Gina D'AmatoSylvester Comprehensive Cancer Center, Florida, USA

Dr. D’Amato’s passion for her patients guides her on this newest leg of her professional journey in Miami with mentor and GIST expert clinician and researcher, Dr. Jonathan Trent.

This past February, oncologist Gina D’Amato left her practice in Atlanta, GA to join the Sylvester Comprehensive Cancer Center in Miami. A clinician with over 15 years of experience with GIST patients says the Center in Miami is similar to her previous practice with the exception that Sylvester is involved in research such as circulating tumor DNA and currently has three clinical trials in progress.

“It’s encouraging for patients, knowing that they are going to be treated at a state-of-the-art institution that’s on the cutting edge of what’s being developed for GIST,” said D’Amato.
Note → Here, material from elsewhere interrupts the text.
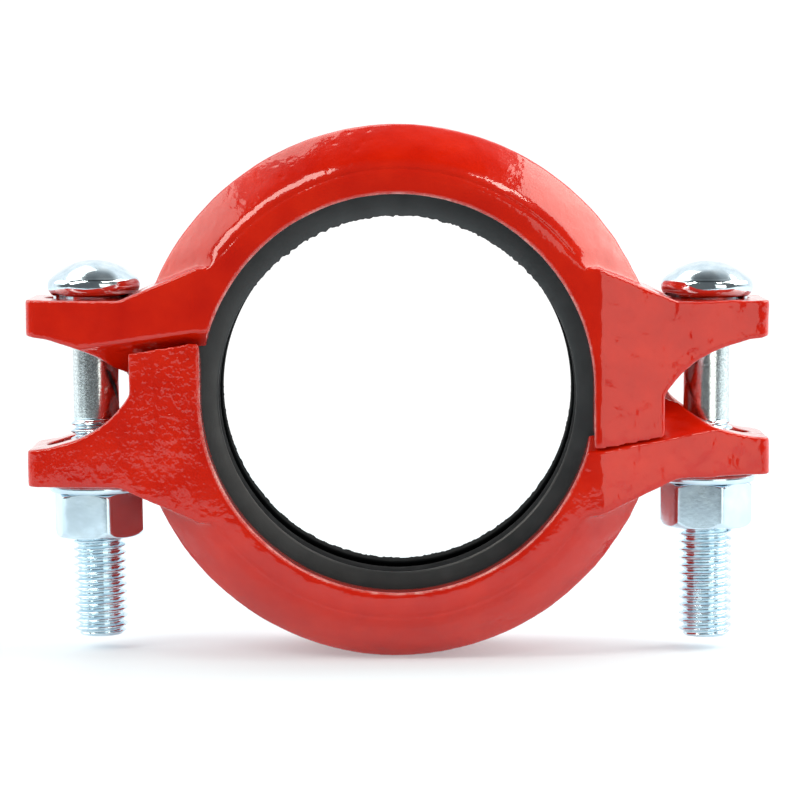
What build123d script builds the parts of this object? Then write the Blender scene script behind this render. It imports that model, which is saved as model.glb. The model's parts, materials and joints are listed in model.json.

D’Amato did her undergrad work and residency at the University of Miami and her fellowship at Moffitt Cancer Center.

D’Amato has specialized in sarcoma and GIST since her fellowship and decided as a youth to be an oncologist after her older sister’s battle with Hodgkin’s lymphoma. Her sister is a survivor of 30 years. “I saw that cancer can be cured. But the cure is tough. And chemotherapy is barbaric and that we have to find better treatment options. I tried to keep an open mind when I went to medical school, about other specialties, but I was always focused on oncology. The need is great for improvements and better treatments with less toxicity.”

Being a general oncologist can be a tough job because you have to know so much about so many types of cancer. D’Amato credits Dr. Trent with her specialization in sarcoma. Her plan had been to be a lymphoma expert, but Moffitt Cancer Center needed a sarcoma specialist and Dr. Trent turned down the opportunity, so D’Amato stepped up.

D’Amato shared that delayed diagnosis in GIST is a continuing challenge. When a patient sees a doctor, a general practitioner, even a ‘general’ specialist, they are not likely to consider a rare sarcoma because it is not the most plausible scenario, particularly with young people. Cancer is not the first diagnosis on their minds.

“You don’t learn about these diseases in medical school. The students aren’t rotating to the clinic or through the oncology floor. They aren’t exposed to it and when patients present with symptoms they are thinking of other diagnosis besides GIST. For example, GIST starts on the outside of the stomach, not the inside. So, when someone has stomach issues, they go to a GI. They’re looking inside because that’s where you can get an ulcer or stomach cancer or something else. They’re not looking on the outside because it’s so rare. Other cancers can have delays too, but other cancers have screening tools; breast cancer has mammograms to detect early; melanoma, skin checks. With GIST, there’s delays in diagnosis, and late stage diagnosis because there’s no screening tool for GIST and if the patient doesn’t get a CT scan or an endoscopic ultrasound that would find the tumor diagnosis is delayed. Often a patient will get diagnosed by either an astute doctor or because they wind up going to the ER with bleeding or abdominal pain.”

Dr. D’Amato says she learns from her patients. Not every patient can be treated the same, the nuances of GIST are different for everyone. For their emotional and physical well-being, she advises them to gather a patient support team and lets them know that they have to take care of themselves.

“I try to tune into my patients when they’re first diagnosed and throughout the course of their care. There’s a certain amount of anxiety with a cancer diagnosis. I feel anger too, for those who haven’t been diagnosed sooner, but I tell myself the same thing I tell the patients, you have to keep moving forward.”

D’Amato says the patients who tend to deal better emotionally with the diagnosis are the ones that were diagnosed right away as opposed to those that had been undiagnosed and ailing for a while. The anger about the delay in treatment can keep patients from moving forward. Other patients can be confused or angry about a cancer diagnosis if they feel they’ve done ‘everything right’. Why did it happen to them when they ate healthy and lived a healthy lifestyle?

“I tell them, yes, you’ve done everything right, and because you were healthy, that means you can tolerate the treatments and fight the cancer better,” said D’Amato. “And I’m optimistic. People survive, against all odds. There are so many new treatments, so much research ongoing.”

Dr. D’Amato is currently seeing patients two and a half days a week, potentially expanding to three, and is hoping to have students rotating with her from the University in the future.